Efficient K Median Clustering with Bit Sliced Column Data

EFFICIENT K‐MEDIAN CLUSTERING WITH BIT SLICED COLUMN DATA

AMAL PERERA1,

WILIAM PERRIZO2

ABSTRACT.

Advances in earth science research have introduced cheaper data acquisition and storage mechanisms leading to large repositories of valuable data. In order to take advantage of the large volume of data we need scalable tools and techniques that help us to understand the data. Clustering is automated identification of groups of objects, based on similarity. Scalability is a major issue in clustering that needs to be addressed to provide cheaper timely analytical observations of data. Centroid based partition clustering is widely used in many areas of data analysis. In current partition clustering approaches the need to compute the respective centroids and the assignment of cluster membership requires multiple data scans reducing the potential for scalable approaches. In this work, we introduce a partition clustering technique, that uses bit slices of the original data columns, in order to eliminate the need for repeated horizontal database scans. Computation of the centroids, estimation of the total error and the assignment of cluster membership is done by manipulating bit slices for the entire data set, in contrast to scanning the data set for multiple data items. The vector‐of‐medians is used as the cluster center and efficiently identified, without having to partially sort the data items. The cluster membership is established by the use of geometric reasoning and the use of hyper rectangular range queries. The error for each iteration is calculated by position based manipulation of the bit slices. Superior results are observed when the new clustering technique is compared with the classical k‐means clustering and k‐medoid clustering. The use of bit sliced column data extends the concept of column store oriented databases which are growing in usage for data mining and analytics due to the efficiency in computations compared to the traditional row oriented databases.

1. INTRODUCTION

Many clustering algorithms work well on small data sets containing fewer than 200 data objects [1]. For real world applications such as earth science applications, the requirement is to cluster millions of records using scalable techniques. Partition based techniques are widely used for clustering [1][2]. In partition based clustering methods n objects, in the original data set, are broken into k partitions iteratively, to heuristically achieve a certain optimal criterion, such as the lowest sum of squared error. The k clusters are represented by the gravity of the cluster in kmeans or by a specially selected representative of the cluster in k‐medoid.

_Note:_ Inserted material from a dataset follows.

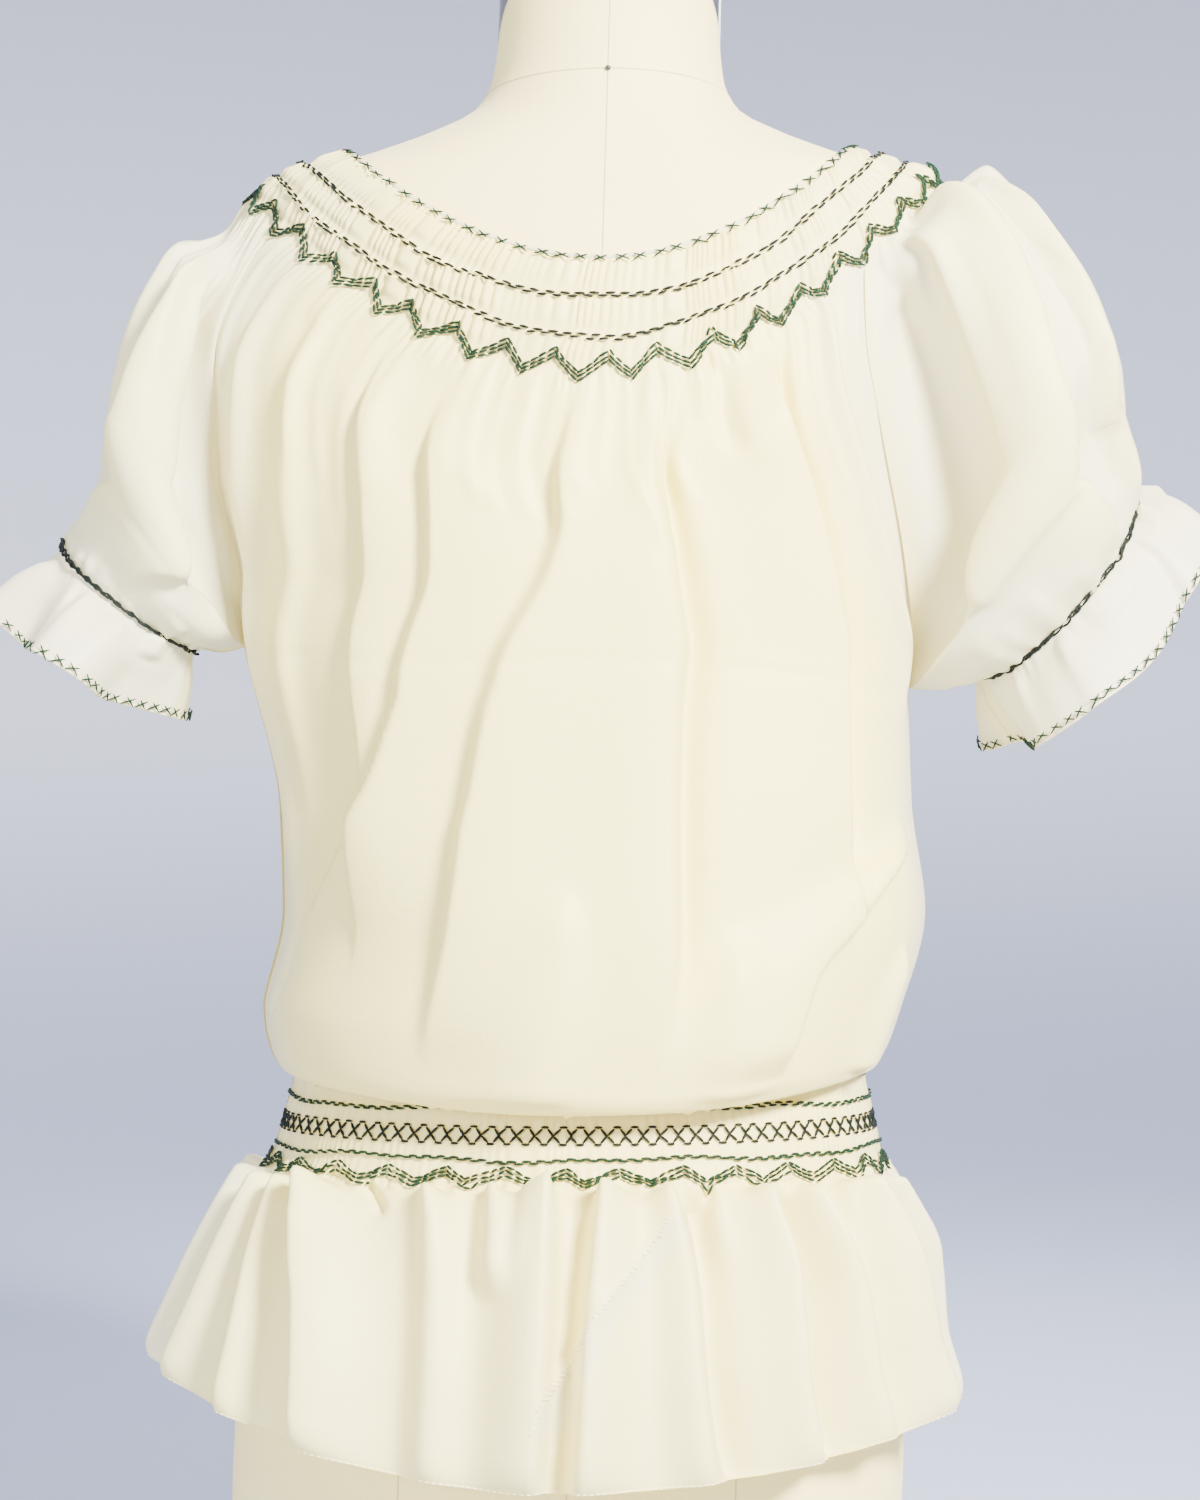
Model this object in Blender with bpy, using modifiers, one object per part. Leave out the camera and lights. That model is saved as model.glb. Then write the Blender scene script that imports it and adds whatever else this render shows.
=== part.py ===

Each object in the space is assigned to the closest cluster representative in each iteration[1]. In general, one of the most demanding challenges in clustering is scalability[1]. Partition clustering is widely used because of its simplicity [5]. It does not need any intermediate data structures or tuning parameters, except k. The simplicity comes with a drawback in scalability, due to the need to scan the entire data set at each iteration, to arrive at some locally optimum solution.

We acknowledge financial support for this research came from a Department of Energy Award (award # DE-FG52-08NA28921).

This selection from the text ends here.